Orgalime the European engineering industries association said, that European steel producers seem determined to squeeze the European lemon, announcing additional massive price increases that further threaten the competitiveness of the European steel processing industry and the whole supply chain including metal transformation, machine building, shipbuilding and manufacturing of marine equipment, car suppliers and household producers, inevitably leading to higher prices.
It added that “With decisions by the European Commission on current anti dumping proceedings still pending, Chinese and other independently traded exports into Europe have practically stopped, leaving the European steel producers to write their own blank cheques. Even with on going contracts, price hikes have led European steel producers to put pressure on European consumer industries to pay extra.”
Adrian Harris secretary general of Orgalime said that “The effect of these price increases, at a time of shortage of EU sourced steel, will cascade through the supply chain, reducing Europe’s competitive edge and leaving European industry and therefore consumers to foot the bill. This is an unacceptable strategy from the European steel producers who are using anti dumping proceedings to achieve short term gains at the expense of the rest of manufacturers and of consumers in Europe.” Harris said that whilst steel demand in Europe has remained high, the steel producers’ strategy to lodge anti dumping proceeding to prevent imports from Chinese steel is already paying off.
Indeed European steel producers have in practice already succeeded in disrupting normal steel trade flows by independent traders and practically stopped Chinese and other steel imports into Europe.
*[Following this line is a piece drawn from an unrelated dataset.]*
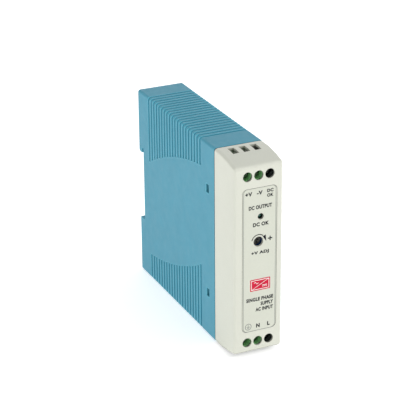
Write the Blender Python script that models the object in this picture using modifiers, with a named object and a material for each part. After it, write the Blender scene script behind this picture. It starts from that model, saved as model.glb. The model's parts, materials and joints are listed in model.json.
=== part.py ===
"""Slim power supply for a 35 mm DIN rail, built as its separate pieces.

Blender's units are metres with +Z up. X is the width, the front faces -Y, and the
bottom lies on Z = 0 with the origin at its centre. The dimensions below are in
millimetres, and MM turns them into metres where a mesh or a curve is made.
"""

import math

import bmesh
import bpy
from mathutils import Matrix, Vector

MM = 0.001
GAP = 0.3
WELD = 0.00001
FLAT_ANGLE = 0.0005

# Outer form
WIDTH = 22.5
HEIGHT = 90.0
FRONT = -50.0
BACK = 50.0
SEAM = -31.0
SEAM_GAP = 0.4
EDGE_RADIUS = 1.2
HALF_WIDTH = WIDTH / 2

# Rear case
CASE_WALL = 1.8
CASE_INNER_X = HALF_WIDTH - CASE_WALL
CASE_INNER_BACK = 43.2
UPPER_POCKET = (66.2, 48.2)
VENT_COUNT = 20
VENT_PITCH = 2.875
VENT_FIRST_Y = 37.7
VENT_WIDTH = 1.3
VENT_DEPTH = 0.7
VENT_SHORT = 12.5
VENT_SLOPE = 0.127
VENT_ARC_RADIUS = 131.0
SNAP_Y = (-25.5, -22.9)
SNAP_OFFSET = 24.4
SNAP_HEIGHT = 3.8
GUIDE_RIB_Y = (-18.0, 40.0)
GUIDE_RIB_WIDTH = 1.0
CASE_INNER_RADIUS = 1.0
REAR_EDGE = 0.5

# Rail seat, for a rail of 35 mm with flanges 1 mm thick
RAIL_LOW = 27.2
RAIL_HIGH = 62.8
RAIL_SEAT_Y = 45.0
HOOK_Y = 46.6
HOOK_TIP = 60.4

# Rail latch and its spring
LATCH_Y = (46.3, 49.5)
LATCH_HALF = 5.6
LATCH_Z = (0.8, 29.6)
LATCH_WING_HALF = 7.2
LATCH_WING_Y = 47.5
LATCH_WINDOW = (8.0, 22.0)
LATCH_WINDOW_HALF = 1.75
LATCH_WING_Z = (3.0, 24.0)
LATCH_SLOT_HALF = 2.2
LATCH_SLOT_Z = (2.2, 4.4)
LATCH_RAMP = 2.8
GRIP_FIRST_Z = 5.2
GRIP_PITCH = 1.0
GRIP_WIDTH = 0.5
GRIP_DEPTH = 0.4
LUG_Z = (8.3, 10.4)
SPRING_Y = 47.9
SPRING_RADIUS = 1.15
SPRING_WIRE = 0.22
SPRING_TURNS = 7

# Front cover
COVER_WALL = 1.4
COVER_TOP_WALL = 1.3
COVER_FRONT_WALL = 1.2
SLOPE_START = -37.5
SLOPE_MIDDLE = (-44.0, 0.95)
SLOPE_DROP = 2.4
COVER_EDGE = 1.4
TONGUE_HALF = 9.25
TONGUE_INNER = 8.25
TONGUE_END = -27.0
TONGUE_RADIUS = 0.8
SNAP_ARM_HALF = 1.7
SNAP_BARB = 1.1
SNAP_TIP = 0.6
RIM_START = -32.9
LABEL_X = (-7.5, 8.5)
LABEL_Z = (12.0, 77.6)
LABEL_RADIUS = 2.0
LABEL_MARGIN = 0.15
LABEL_POCKET = 0.5
LABEL_FACE = -49.95
LABEL_THICKNESS = 0.25
LED_X = 1.0
LED_Z = 64.5
LED_HOLE = 1.3
TRIM_Z = 53.3
TRIM_HOLE = 2.15

# Terminals
POLE_X = (-5.08, 0.0, 5.08)
SCREW_Z = 83.0
SCREW_HOLE = 2.1
ENTRY_HALF = 1.4
ENTRY_Y = (-39.3, -33.6)
BLOCK_ENTRY_Y = (-37.8, -33.4)
BLOCK_HALF = 7.62
BLOCK_Y = (-48.5, -30.5)
BLOCK_Z = (74.4, 86.2)
CAVITY_HALF = 2.15
CAVITY_Y = (-41.1, -32.2)
CAVITY_TOP = 85.1
CAGE_HALF = 1.95
CAGE_WALL = 0.5
CAGE_Y = (-38.9, -32.5)
CAGE_JAWS = (1.2, 1.0)
CAGE_Z = (80.8, 84.8)
SCREW_HEAD = (1.9, 1.8)
SCREW_SEAT_Y = -44.4
SCREW_TIP_Y = -37.5
SHANK_RADIUS = 1.25
THREAD_RADIUS = 1.35
SHANK_BORE = 1.65
SCREW_POINT = 0.4
RECESS_DEPTH = 0.9
RECESS_HALF = 0.35
RECESS_REACH = 1.1
BAR_Y = (-37.3, -36.5)
BAR_HALF = 1.15
BAR_Z = (75.6, 85.0)
LEG_HALF = 0.4
LEG_ENDS = (-28.0, -25.0, -22.0)

# Circuit board
BOARD_X = (-7.4, -5.8)
BOARD_Z = (2.4, 87.6)
BOARD_Y = (-26.5, 41.5)
BOARD_TAB = (-46.5, 22.0, 70.0)
CREEPAGE_Y = (-18.0, -4.0)
CREEPAGE_Z = (55.4, 56.8)
SHEET_X = (-9.1, -8.85)
SHEET_Y = (-20.0, 42.0)
SHEET_Z = (3.9, 86.1)
MOUNT_X = BOARD_X[1] + GAP
LEAD_RADIUS = 0.35

# Trimmer
TRIM_HALF = 4.75
TRIM_Y = (-47.6, -42.8)
ROTOR_RADIUS = 2.2
ROTOR_Y = (-47.8, -46.7)
ROTOR_STEM = 1.0
ROTOR_STEM_LENGTH = 2.9
ROTOR_SLOT_DEPTH = 0.7
ROTOR_SLOT_HALF = 0.35
LED_BODY = 1.45
LED_FLANGE = 1.65
LED_BASE = -43.4
LED_DOME_START = 3.98
HOLDER_HALF = 1.9
HOLDER_Y = (-43.1, -39.5)

# Transformer
CORE_Y = (-5.0, 15.0)
CORE_Z = (32.0, 52.0)
CORE_X = (-1.0, 4.2)
YOKE = 3.5
CENTRE_LEG = 2.4
OUTER_LEG = 3.4
BOBBIN_WALL = 1.1
FLANGE_REACH = 6.2
FLANGE_THICKNESS = 1.0
WINDING_INSET = 1.7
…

He added that “I said last October 2007 when the anti dumping proceedings looked imminent that it just does not make sense to hit the competitiveness of the EU’s metalworking and mechanical engineering SMEs, which provides over 7 million jobs throughout the EU, to protect the interests of an industry, which, through its increasingly global development and lack of investment in new capacity in Europe, now only provides 250.000 jobs in a few European countries.
For us matters are simple: our companies must have access to the supplies of steel they need at competitive market conditions. If our traditional suppliers in Europe can provide these, all the better. If not, we need to find alternatives for our companies to be able to continue manufacturing here or move production to other locations”. He concluded that “Despite the rise in global costs of iron ore, energy, transport and environmental obligations the price of European steel against the rest of the world seems unnaturally inflated. This must be a concern to policy makers at a time, when they are trying to bring inflation under control.”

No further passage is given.